To do — Begin at the line containing "Continue the FreeCAD" and stop at the line containing "return body.cut([below, well, slot])"; copy those lines exactly, ends included, and nothing else.

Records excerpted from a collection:
------------------------------------
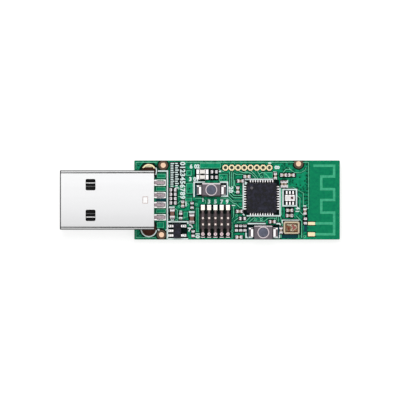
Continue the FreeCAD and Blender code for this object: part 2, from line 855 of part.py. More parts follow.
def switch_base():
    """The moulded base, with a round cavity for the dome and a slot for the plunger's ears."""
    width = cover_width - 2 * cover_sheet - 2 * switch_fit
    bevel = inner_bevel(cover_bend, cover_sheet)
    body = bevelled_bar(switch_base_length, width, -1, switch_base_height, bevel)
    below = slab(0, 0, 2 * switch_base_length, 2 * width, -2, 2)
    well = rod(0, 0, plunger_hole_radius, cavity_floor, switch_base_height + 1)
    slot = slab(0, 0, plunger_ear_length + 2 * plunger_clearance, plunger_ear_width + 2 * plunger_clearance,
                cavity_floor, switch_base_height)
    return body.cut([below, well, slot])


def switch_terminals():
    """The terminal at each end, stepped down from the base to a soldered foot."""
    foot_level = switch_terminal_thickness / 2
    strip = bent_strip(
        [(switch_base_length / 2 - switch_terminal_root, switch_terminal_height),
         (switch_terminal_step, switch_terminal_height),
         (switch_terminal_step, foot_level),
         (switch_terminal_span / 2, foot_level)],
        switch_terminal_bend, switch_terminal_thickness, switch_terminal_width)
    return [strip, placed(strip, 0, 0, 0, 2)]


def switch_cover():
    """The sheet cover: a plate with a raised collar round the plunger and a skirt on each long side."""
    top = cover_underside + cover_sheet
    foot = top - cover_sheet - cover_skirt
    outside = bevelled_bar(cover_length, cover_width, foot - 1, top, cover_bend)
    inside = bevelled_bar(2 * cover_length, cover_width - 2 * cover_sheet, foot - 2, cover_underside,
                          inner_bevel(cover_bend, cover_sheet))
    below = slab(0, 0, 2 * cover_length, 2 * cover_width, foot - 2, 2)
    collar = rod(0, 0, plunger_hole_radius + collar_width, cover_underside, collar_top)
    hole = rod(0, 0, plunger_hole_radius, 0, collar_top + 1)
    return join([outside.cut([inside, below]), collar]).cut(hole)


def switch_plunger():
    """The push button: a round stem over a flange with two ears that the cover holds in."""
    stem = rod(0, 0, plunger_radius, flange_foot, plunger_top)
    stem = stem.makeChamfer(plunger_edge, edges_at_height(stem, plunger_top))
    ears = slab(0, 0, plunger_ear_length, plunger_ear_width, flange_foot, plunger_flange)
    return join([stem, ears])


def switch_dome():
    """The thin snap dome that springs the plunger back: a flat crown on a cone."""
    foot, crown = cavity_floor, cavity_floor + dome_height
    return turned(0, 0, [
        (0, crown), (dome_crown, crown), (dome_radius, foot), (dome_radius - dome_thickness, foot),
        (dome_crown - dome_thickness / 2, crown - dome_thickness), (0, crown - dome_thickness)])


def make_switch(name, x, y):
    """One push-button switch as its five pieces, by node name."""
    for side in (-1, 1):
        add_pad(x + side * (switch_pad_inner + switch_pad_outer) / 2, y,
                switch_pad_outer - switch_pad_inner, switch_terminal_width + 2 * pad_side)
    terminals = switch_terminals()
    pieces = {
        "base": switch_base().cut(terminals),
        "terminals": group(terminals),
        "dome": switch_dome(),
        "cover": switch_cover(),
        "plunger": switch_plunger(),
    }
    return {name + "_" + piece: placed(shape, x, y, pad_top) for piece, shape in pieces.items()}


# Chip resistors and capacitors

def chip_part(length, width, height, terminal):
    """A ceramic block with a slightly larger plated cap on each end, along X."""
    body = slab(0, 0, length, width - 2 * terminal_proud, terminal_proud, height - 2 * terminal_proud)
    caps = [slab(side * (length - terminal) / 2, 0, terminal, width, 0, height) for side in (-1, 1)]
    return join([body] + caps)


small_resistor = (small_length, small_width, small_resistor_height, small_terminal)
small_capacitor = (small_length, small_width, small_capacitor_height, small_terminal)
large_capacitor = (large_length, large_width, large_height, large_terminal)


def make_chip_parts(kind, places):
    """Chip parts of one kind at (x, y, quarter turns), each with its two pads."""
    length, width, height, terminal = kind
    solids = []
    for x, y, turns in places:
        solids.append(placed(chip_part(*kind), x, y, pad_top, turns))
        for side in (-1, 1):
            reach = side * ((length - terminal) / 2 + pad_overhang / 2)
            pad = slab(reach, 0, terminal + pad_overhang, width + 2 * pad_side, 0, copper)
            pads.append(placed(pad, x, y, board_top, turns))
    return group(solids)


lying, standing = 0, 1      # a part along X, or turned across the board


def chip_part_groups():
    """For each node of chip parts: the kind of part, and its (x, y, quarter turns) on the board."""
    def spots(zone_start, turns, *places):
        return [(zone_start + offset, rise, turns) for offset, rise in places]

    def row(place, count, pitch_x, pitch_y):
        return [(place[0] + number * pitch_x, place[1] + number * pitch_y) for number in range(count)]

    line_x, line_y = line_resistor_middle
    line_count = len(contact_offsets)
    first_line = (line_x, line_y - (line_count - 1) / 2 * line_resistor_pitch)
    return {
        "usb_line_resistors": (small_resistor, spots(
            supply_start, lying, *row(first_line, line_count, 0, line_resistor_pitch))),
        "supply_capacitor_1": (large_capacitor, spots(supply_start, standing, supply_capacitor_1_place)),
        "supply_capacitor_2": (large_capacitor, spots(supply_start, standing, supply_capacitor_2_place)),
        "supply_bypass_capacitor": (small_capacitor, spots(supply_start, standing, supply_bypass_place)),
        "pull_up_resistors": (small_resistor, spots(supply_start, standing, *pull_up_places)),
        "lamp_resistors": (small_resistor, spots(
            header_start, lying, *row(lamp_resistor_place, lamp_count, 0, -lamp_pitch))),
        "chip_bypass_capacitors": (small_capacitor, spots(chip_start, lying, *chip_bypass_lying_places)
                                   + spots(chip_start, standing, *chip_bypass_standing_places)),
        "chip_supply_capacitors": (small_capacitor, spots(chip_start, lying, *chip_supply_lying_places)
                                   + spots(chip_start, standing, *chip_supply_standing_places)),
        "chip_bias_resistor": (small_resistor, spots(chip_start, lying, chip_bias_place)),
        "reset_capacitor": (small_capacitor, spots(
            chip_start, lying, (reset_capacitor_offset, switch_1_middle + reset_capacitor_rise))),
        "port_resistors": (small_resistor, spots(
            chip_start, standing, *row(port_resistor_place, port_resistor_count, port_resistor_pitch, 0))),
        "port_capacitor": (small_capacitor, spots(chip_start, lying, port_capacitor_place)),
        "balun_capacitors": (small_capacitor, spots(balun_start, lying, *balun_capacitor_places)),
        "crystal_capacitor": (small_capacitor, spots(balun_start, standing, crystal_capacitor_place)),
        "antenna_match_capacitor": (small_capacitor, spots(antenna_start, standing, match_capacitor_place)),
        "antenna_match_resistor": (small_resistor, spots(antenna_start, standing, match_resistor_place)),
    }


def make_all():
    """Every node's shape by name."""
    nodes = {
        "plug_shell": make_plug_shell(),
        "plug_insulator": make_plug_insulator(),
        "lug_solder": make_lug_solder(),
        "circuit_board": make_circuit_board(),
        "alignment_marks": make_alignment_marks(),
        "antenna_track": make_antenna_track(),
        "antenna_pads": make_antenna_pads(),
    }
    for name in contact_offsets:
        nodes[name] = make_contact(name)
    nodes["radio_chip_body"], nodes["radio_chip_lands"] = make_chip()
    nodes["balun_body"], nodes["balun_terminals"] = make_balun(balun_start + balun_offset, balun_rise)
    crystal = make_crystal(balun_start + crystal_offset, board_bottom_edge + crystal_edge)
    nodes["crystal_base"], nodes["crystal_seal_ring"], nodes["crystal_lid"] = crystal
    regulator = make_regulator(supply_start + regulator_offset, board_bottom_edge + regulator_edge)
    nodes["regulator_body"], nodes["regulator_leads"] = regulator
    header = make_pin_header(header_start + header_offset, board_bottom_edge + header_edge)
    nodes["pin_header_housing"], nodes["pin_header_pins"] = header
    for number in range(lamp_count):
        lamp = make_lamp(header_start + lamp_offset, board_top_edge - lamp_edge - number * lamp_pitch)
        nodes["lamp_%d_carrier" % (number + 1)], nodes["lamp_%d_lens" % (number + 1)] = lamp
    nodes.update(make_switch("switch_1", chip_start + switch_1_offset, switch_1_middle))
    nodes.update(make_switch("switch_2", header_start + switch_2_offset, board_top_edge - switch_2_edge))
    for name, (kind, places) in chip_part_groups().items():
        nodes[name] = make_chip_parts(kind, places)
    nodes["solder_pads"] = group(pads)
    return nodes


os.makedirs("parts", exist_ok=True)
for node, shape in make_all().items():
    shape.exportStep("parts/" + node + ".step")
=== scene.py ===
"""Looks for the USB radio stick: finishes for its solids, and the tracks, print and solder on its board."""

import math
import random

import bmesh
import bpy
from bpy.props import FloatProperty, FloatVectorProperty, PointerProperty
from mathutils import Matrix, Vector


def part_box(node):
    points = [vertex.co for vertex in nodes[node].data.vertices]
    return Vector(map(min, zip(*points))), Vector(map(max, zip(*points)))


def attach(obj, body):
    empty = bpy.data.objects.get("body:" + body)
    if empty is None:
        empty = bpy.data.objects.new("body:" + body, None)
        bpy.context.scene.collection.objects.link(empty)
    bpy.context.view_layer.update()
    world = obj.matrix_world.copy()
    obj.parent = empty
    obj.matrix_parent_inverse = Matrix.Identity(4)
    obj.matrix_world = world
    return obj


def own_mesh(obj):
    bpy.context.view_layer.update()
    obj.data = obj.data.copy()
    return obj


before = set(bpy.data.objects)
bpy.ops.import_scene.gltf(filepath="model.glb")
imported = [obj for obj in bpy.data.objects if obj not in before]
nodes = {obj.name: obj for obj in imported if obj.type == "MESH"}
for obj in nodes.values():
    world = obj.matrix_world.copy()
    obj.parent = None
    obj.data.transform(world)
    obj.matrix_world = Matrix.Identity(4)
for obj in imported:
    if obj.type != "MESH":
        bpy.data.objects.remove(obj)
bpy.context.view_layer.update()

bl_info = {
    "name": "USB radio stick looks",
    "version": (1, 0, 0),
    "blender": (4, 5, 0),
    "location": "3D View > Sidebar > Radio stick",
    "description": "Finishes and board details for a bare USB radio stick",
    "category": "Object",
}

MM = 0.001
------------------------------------
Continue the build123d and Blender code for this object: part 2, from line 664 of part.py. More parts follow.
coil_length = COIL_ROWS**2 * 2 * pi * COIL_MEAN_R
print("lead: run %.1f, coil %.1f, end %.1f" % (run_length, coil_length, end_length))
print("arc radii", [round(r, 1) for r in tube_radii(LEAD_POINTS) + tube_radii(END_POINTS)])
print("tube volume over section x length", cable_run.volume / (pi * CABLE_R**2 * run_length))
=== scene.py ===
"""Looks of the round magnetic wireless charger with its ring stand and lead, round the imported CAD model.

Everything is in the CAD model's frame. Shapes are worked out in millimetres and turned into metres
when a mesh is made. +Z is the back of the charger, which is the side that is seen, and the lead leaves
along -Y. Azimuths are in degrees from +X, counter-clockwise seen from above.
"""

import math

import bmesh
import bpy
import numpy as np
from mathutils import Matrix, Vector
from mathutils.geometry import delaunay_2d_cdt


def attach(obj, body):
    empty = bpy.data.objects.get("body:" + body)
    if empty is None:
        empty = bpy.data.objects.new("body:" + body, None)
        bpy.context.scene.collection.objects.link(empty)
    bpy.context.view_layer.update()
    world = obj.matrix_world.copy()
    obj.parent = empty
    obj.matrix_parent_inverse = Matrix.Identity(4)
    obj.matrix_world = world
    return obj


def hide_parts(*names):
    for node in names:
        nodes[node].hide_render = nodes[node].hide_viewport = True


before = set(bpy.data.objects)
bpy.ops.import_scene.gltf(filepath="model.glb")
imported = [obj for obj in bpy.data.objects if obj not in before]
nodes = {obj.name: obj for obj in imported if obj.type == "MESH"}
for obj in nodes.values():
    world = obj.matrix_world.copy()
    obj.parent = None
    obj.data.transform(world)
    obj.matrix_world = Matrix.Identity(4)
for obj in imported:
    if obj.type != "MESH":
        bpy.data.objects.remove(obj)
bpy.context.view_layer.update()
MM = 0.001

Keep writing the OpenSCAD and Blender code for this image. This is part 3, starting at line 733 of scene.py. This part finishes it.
------------------------------------
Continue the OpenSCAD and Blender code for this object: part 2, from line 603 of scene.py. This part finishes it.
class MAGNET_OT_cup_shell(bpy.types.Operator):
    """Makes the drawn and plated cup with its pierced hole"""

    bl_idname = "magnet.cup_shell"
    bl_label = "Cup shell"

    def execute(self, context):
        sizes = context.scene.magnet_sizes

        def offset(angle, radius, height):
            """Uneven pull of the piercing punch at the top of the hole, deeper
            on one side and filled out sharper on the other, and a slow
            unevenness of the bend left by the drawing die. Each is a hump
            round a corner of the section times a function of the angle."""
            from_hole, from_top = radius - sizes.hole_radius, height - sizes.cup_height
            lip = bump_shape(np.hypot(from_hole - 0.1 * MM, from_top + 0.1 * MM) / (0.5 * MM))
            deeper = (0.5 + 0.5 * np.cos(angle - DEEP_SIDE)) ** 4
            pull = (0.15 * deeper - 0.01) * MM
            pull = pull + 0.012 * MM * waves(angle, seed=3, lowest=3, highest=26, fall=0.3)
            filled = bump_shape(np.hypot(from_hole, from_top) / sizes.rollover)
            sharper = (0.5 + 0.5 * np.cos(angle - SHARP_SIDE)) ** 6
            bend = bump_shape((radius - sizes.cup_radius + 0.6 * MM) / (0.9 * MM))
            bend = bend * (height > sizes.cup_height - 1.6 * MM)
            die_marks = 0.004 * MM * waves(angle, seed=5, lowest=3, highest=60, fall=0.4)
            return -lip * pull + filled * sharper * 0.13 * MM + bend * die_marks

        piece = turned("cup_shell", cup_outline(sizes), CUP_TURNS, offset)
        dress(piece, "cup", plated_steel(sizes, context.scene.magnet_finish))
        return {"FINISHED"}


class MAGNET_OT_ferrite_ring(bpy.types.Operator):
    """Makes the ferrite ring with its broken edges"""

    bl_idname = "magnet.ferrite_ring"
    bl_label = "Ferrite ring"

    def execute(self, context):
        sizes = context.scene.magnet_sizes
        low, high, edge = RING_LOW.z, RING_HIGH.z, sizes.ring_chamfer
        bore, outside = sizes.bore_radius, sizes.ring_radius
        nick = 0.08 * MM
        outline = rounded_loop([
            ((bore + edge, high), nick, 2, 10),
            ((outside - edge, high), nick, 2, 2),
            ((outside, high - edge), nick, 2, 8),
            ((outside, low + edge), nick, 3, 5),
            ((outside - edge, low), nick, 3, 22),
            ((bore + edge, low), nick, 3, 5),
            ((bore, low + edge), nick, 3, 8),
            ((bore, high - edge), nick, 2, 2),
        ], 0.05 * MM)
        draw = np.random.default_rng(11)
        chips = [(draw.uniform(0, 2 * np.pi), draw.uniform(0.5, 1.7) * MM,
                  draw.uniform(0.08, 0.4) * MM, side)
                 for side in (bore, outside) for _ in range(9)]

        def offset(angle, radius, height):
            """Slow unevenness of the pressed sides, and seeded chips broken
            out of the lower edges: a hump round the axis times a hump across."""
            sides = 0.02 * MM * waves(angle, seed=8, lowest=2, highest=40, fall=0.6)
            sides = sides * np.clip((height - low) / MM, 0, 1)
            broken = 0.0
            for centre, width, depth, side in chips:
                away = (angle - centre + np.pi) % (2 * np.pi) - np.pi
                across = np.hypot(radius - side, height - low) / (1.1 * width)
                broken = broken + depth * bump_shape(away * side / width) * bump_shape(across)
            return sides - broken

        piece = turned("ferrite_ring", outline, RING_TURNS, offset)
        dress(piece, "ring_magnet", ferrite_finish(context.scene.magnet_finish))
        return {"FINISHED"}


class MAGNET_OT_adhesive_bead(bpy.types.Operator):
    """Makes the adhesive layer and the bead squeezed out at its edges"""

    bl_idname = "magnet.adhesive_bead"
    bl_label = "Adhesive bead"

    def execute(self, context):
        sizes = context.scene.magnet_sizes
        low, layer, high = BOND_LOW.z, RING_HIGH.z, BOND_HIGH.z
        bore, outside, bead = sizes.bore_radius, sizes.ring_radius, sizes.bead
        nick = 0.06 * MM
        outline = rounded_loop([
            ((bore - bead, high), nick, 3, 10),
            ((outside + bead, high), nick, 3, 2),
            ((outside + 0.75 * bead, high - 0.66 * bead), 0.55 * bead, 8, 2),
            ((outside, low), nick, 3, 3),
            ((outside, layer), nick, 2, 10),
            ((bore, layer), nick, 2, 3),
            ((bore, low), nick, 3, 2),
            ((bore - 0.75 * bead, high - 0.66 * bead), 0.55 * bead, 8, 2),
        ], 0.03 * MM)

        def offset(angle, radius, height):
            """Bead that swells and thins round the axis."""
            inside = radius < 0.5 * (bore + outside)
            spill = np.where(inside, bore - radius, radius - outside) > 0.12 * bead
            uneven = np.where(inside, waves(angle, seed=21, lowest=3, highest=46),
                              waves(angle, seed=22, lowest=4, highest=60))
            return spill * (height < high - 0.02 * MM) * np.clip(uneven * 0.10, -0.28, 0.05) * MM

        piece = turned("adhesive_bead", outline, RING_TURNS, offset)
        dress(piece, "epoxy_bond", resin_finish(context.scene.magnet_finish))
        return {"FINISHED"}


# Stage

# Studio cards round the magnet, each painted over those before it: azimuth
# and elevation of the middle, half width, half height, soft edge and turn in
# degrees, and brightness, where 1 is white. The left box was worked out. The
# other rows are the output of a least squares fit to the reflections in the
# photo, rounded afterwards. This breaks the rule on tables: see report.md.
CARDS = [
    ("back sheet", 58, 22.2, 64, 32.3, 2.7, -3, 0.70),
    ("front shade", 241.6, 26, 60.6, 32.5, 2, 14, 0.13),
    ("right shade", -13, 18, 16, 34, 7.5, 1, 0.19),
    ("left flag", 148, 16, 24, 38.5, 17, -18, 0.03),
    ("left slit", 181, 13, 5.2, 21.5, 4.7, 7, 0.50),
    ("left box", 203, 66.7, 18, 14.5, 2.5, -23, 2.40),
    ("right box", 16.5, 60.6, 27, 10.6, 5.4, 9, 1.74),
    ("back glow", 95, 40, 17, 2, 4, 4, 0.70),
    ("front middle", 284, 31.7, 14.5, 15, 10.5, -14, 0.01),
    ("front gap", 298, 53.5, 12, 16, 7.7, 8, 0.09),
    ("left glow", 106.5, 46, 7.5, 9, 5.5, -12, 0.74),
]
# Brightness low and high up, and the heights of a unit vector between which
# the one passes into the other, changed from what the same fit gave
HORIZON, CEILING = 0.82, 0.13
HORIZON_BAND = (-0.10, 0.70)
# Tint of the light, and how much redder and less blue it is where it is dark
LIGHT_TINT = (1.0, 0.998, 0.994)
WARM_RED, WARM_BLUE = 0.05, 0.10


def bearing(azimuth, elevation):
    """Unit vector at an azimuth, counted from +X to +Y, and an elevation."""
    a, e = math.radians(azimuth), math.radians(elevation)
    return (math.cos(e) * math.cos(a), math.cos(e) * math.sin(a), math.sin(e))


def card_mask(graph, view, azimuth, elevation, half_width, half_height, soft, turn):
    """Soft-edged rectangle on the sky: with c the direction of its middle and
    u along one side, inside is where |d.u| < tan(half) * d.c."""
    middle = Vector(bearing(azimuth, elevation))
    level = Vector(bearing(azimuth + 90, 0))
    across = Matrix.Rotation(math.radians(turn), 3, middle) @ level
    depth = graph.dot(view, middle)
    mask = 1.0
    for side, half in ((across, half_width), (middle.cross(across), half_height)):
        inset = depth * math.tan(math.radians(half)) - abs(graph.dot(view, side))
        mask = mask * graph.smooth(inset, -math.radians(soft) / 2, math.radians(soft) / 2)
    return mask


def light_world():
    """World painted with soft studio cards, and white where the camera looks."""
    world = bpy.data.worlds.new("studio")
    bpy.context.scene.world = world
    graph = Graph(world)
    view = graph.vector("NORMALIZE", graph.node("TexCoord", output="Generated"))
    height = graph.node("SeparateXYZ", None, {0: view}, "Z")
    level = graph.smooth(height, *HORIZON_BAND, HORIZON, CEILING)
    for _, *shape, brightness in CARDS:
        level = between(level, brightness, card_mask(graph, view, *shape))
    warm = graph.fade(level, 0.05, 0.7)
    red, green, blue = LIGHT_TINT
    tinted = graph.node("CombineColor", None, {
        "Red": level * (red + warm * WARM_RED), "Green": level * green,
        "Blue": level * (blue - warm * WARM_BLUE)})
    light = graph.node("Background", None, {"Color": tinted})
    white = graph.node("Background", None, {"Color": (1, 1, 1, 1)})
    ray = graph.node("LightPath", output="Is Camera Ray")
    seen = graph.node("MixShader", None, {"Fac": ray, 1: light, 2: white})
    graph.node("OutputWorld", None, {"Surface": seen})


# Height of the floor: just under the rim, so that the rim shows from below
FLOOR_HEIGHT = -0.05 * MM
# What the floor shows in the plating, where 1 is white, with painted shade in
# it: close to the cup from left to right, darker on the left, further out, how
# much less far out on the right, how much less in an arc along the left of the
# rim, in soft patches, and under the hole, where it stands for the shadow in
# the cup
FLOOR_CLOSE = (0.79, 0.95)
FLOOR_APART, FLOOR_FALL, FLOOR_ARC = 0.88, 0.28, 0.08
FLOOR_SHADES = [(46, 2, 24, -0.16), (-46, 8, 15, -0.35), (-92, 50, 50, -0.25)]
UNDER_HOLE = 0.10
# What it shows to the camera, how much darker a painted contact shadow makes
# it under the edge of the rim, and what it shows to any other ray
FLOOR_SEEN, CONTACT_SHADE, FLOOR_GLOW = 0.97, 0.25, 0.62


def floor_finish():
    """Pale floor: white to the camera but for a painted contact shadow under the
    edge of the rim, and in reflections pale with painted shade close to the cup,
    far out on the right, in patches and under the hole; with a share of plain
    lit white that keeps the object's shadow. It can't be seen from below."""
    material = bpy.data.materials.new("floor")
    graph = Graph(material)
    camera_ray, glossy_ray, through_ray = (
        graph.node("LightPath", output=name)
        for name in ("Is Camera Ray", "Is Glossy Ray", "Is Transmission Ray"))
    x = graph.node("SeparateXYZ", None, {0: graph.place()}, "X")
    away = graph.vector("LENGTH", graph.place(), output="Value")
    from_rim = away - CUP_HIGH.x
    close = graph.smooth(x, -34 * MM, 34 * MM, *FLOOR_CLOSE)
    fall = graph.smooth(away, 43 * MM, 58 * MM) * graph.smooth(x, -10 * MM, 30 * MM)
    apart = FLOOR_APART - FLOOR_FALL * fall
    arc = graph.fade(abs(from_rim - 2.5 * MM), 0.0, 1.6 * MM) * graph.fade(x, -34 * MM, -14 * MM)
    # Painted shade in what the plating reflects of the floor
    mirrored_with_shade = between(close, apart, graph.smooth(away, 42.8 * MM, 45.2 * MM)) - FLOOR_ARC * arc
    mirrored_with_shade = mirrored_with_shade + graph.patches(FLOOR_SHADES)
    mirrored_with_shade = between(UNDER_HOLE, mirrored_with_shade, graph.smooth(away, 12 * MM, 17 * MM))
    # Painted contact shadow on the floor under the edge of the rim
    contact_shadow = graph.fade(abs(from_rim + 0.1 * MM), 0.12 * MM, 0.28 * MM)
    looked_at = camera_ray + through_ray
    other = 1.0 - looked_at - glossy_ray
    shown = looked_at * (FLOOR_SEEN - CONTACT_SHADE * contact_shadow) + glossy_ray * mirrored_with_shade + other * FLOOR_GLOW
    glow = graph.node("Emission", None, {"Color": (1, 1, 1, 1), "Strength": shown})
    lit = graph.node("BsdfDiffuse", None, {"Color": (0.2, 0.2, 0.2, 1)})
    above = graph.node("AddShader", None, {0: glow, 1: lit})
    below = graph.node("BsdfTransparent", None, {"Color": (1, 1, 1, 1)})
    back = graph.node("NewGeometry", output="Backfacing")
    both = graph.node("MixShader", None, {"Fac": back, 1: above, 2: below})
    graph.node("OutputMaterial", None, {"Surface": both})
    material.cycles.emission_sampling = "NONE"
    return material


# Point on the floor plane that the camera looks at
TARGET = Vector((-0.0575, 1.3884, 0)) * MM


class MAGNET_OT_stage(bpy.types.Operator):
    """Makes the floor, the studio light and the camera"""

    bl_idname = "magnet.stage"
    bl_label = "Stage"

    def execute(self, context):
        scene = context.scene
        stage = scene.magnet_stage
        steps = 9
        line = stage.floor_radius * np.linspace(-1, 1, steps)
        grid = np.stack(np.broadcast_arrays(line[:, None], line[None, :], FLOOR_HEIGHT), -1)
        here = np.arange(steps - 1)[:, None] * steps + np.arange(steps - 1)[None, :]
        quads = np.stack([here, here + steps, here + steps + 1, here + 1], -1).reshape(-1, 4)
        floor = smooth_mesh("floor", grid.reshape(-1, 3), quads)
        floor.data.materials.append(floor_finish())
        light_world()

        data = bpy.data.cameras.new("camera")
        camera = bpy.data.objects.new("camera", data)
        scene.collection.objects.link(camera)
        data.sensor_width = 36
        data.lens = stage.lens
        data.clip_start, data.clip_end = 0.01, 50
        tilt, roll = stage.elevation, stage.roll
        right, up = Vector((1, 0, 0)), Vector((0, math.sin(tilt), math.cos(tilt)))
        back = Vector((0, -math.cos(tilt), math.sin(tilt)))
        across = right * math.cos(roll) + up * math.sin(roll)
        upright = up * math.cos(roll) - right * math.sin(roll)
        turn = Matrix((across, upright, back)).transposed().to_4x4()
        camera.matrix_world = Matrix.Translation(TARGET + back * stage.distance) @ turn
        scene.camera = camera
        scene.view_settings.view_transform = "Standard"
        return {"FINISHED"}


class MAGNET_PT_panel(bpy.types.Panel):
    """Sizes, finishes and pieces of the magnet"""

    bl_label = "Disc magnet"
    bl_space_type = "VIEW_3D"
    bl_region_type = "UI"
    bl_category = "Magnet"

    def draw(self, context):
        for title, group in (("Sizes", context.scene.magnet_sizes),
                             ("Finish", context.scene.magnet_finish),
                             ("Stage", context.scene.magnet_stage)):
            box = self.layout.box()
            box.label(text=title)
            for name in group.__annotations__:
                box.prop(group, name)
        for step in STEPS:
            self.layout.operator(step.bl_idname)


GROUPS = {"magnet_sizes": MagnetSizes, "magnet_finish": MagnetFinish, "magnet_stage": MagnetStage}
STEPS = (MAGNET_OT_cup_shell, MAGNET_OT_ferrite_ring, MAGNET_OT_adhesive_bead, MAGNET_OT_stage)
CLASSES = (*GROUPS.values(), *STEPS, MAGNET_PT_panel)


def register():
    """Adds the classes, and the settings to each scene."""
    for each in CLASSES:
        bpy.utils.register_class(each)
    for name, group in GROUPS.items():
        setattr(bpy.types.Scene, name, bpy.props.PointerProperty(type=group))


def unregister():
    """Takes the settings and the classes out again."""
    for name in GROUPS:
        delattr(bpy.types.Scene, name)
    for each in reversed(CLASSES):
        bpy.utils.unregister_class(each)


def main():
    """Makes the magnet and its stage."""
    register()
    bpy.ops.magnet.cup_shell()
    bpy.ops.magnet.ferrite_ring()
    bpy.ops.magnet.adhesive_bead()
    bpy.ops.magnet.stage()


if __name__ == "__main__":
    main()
------------------------------------
Written solution —
Continue the FreeCAD and Blender code for this object: part 2, from line 855 of part.py. More parts follow.
def switch_base():
    """The moulded base, with a round cavity for the dome and a slot for the plunger's ears."""
    width = cover_width - 2 * cover_sheet - 2 * switch_fit
    bevel = inner_bevel(cover_bend, cover_sheet)
    body = bevelled_bar(switch_base_length, width, -1, switch_base_height, bevel)
    below = slab(0, 0, 2 * switch_base_length, 2 * width, -2, 2)
    well = rod(0, 0, plunger_hole_radius, cavity_floor, switch_base_height + 1)
    slot = slab(0, 0, plunger_ear_length + 2 * plunger_clearance, plunger_ear_width + 2 * plunger_clearance,
                cavity_floor, switch_base_height)
    return body.cut([below, well, slot])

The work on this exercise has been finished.